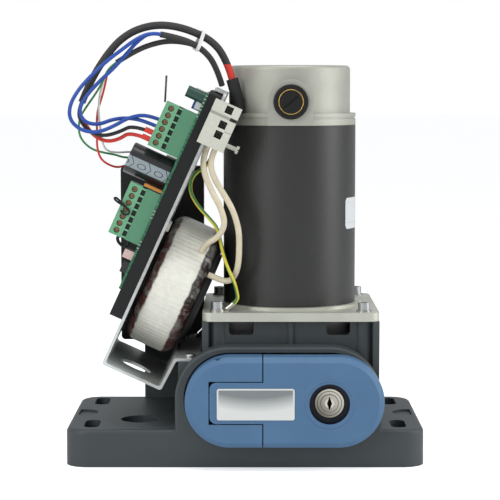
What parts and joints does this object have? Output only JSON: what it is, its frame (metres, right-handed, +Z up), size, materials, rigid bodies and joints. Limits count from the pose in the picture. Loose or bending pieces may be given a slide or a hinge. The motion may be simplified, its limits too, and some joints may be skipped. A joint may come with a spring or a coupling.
{
  "type": "sliding gate motor",
  "caption": "Sliding gate motor with its cover off: cast base with fixing slots, upright motor, leaning circuit board bracket, swing-out release lever and rear rack pinion.",
  "frame": {"origin": "centre of the foot's underside", "axes": "+X to the right seen from the release lever's side, +Y away from it towards the gate, +Z up along the motor"},
  "size_m": [0.246, 0.1979, 0.3036],
  "materials": {
    "beige_wire": "beige sleeving",
    "black_plastic": "moulded, slightly glossy",
    "black_wire": "black insulation",
    "blue_plastic": "satin blue plastic",
    "blue_wire": "blue insulation",
    "board": "green solder resist",
    "bronze": "bronze",
    "can_paint": "satin black paint",
    "carbon": "carbon or ferrite",
    "cast_housing": "dark grey textured powder coat on the cast base",
    "chrome": "polished",
    "earth_wire": "yellow and green insulation",
    "flange_metal": "fine-cast aluminium",
    "green_plastic": "green terminal plastic",
    "plate": "brushed, bare",
    "red_wire": "red insulation",
    "rubber": "soft black rubber",
    "steel": "machined or zinc-plated steel",
    "tape": "polyester tape over the winding",
    "white_plastic": "translucent white nylon",
    "zinc": "zinc plated sheet"
  },
  "bodies": {
    "base": {"base_housing": "cast_housing", "black_wire": "black_wire", "blue_sleeve": "black_wire", "blue_wire_lower": "blue_wire", "blue_wire_upper": "blue_wire", "board_components": "black_plastic", "board_tray": "black_plastic", "bracket_screws": "steel", "brush_caps": "black_plastic", "brushes": "carbon", "cable_grommet": "rubber", "control_board": "board", "cover_screws": "steel", "earth_lead": "earth_wire", "field_magnets": "carbon", "flange_screws": "steel", "hinge_pin": "steel", "lower_plug": "green_plastic", "main_capacitor": "black_plastic", "main_sleeve": "black_wire", "mains_terminal": "white_plastic", "motor_can": "can_paint", "motor_end_cap": "flange_metal", "motor_flange": "flange_metal", "mounting_bracket": "zinc", "nylon_screw": "white_plastic", "output_bearings": "steel", "output_cover": "flange_metal", "plunger_spring": "steel", "red_wire": "red_wire", "release_clevis": "blue_plastic", "ring_lug": "steel", "rotor_bearings": "steel", "sensor_housing": "black_plastic", "shaft_seal": "rubber", "signal_leads": "black_wire", "terminal_headers": "green_plastic", "terminal_screws": "steel", "toroid_bolt": "steel", "toroid_clamp": "black_plastic", "toroid_pads": "rubber", "toroid_transformer": "tape", "tray_clips": "white_plastic", "upper_plug": "green_plastic", "winding_lead_left": "beige_wire", "winding_lead_right": "beige_wire", "wire_ferrules": "red_wire"},
    "output": {"output_shaft": "steel", "worm_wheel": "bronze", "output_pinion": "steel", "pinion_bolt": "steel"},
    "rotor": {"rotor_shaft": "steel", "worm": "steel", "armature": "steel", "commutator": "bronze"},
    "lever": {"release_lever": "blue_plastic", "lever_nameplate": "plate", "lock_body": "chrome"},
    "lock": {"lock_plug": "chrome"},
    "plunger": {"release_plunger": "steel"}
  },
  "joints": [
    {"name": "output_spin", "type": "hinge", "parent": "base", "child": "output", "pos_m": [-0.006, 0.006, 0.0472], "axis": [0, 1, 0], "continuous": true},
    {"name": "rotor_spin", "type": "hinge", "parent": "base", "child": "rotor", "pos_m": [0.0315, 0.0065, 0.1], "axis": [0, 0, 1], "continuous": true},
    {"name": "lever_swing", "type": "hinge", "parent": "base", "child": "lever", "pos_m": [-0.018, -0.08, 0.0472], "axis": [0, 0, -1], "range_deg": [0, 90]},
    {"name": "lock_turn", "type": "hinge", "parent": "lever", "child": "lock", "pos_m": [0.057, -0.075, 0.0465], "axis": [0, 1, 0], "range_deg": [-90, 0]},
    {"name": "plunger_slide", "type": "slide", "parent": "base", "child": "plunger", "axis": [0, 1, 0], "range_m": [0, 0.004], "deforming": ["plunger_spring"]}
  ],
  "couplings": [
    {"joint": "rotor_spin", "follows": "output_spin", "ratio": 32},
    {"joint": "plunger_slide", "follows": "lever_swing", "m_per_rad": 0.0025}
  ]
}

________________

BRIEF →
Report the number of lines in the listing that include the string "bodies"; give nothing but the number.

RESPONSE TO THE EXERCISE →
2